Basis Report does not hold positions in securities discussed. This is not investment advice.

Frequently Asked Questions

What is Archer Aviation's current cash burn rate?

Archer Aviation burns approximately $94 million per quarter, or $376 million over the trailing twelve months, against just $300,000 in total revenue. That works out to roughly $1,250 spent for every $1 earned.

What does the Hopscotch Air partnership mean for Archer's FAA certification timeline?

The Hopscotch Air collaboration is a pre-commercial testing arrangement where Hopscotch provides operational expertise for testing protocols. This signals Archer is still proving the basics work, which suggests the path from certification to commercial air taxi service is longer than many investors assume.

Why does Archer Aviation keep "beating" earnings estimates if the company isn't making money?

For a pre-revenue company, beating EPS estimates simply means spending less than analysts expected in a given quarter. These beats can reflect expense timing rather than genuine progress toward commercialization. The one quarter Archer missed — Q3, with a 43.6% negative surprise — likely better reflects the true burn-rate trajectory as production costs ramp up.

What is the biggest risk for ACHR shareholders right now?

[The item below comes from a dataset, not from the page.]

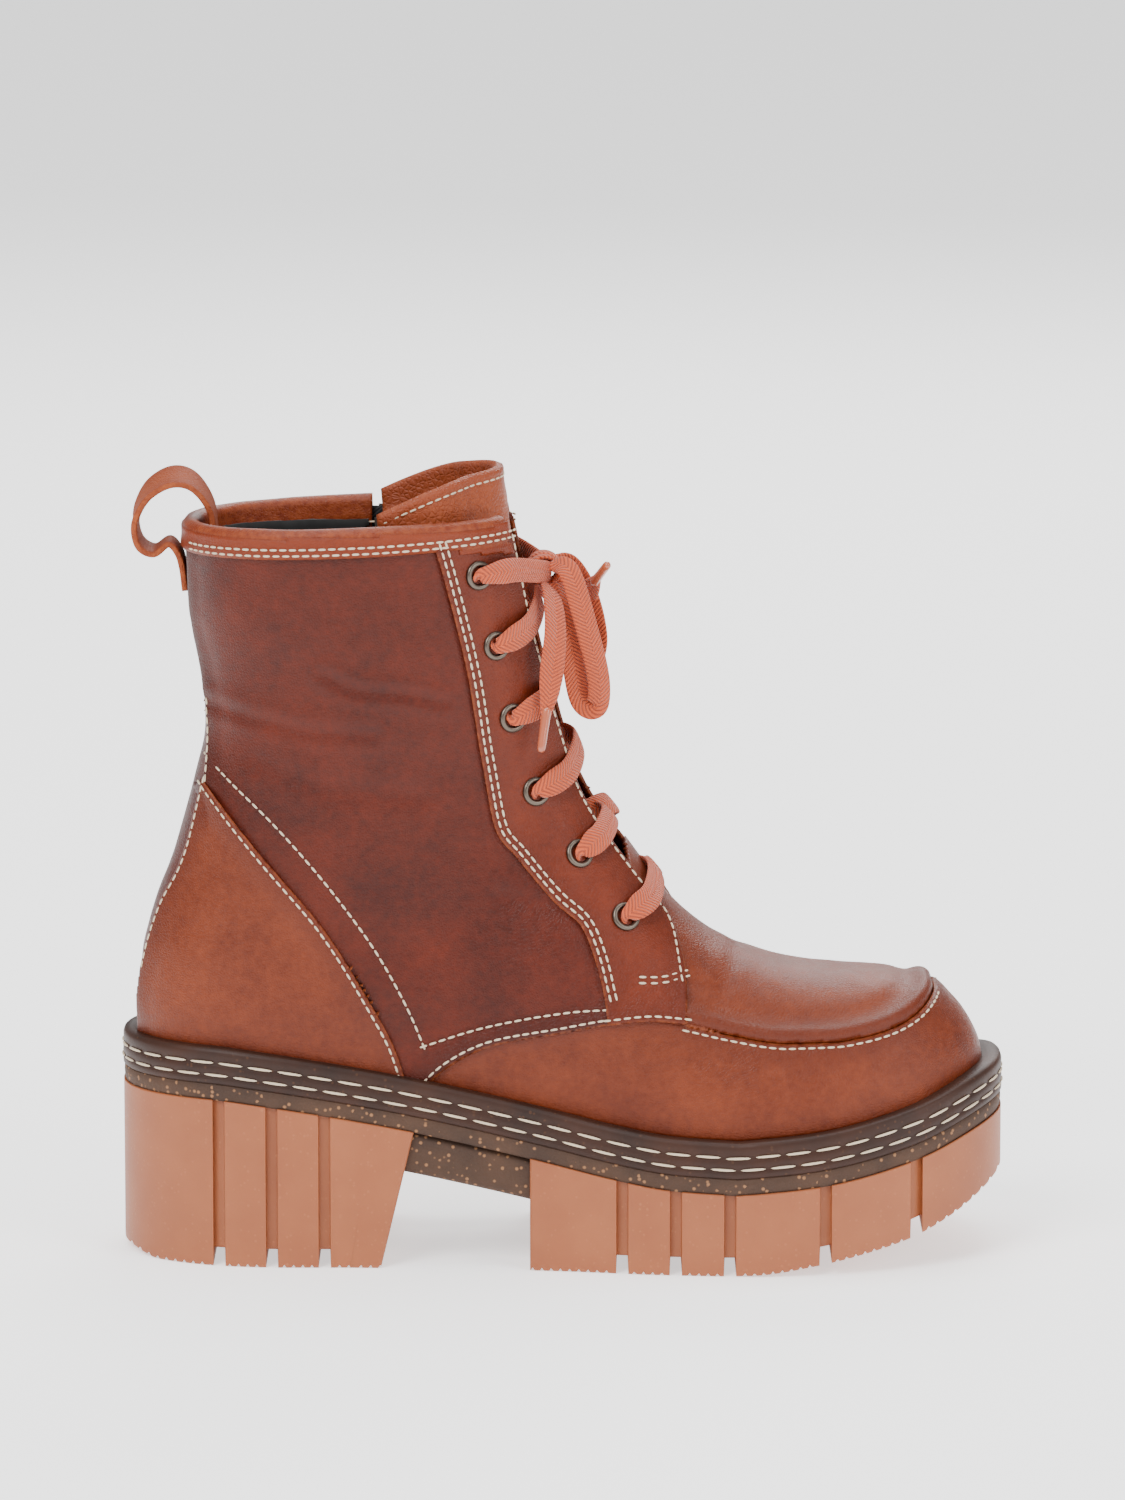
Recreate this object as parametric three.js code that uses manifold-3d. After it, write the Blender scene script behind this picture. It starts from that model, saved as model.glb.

Dilution. At $94 million per quarter in cash burn and minimal revenue, Archer must continually raise capital to survive. Each raise at depressed share prices creates more shares outstanding, reducing the per-share value of any future revenue for existing shareholders.

What would need to happen for Archer Aviation stock to reach the $11 consensus target?

Three things: FAA type certification for the Midnight aircraft on schedule, a rapid and successful commercial launch generating real passenger revenue, and the ability to fund operations without heavily dilutive capital raises. All three must happen, and current data suggests none are imminent.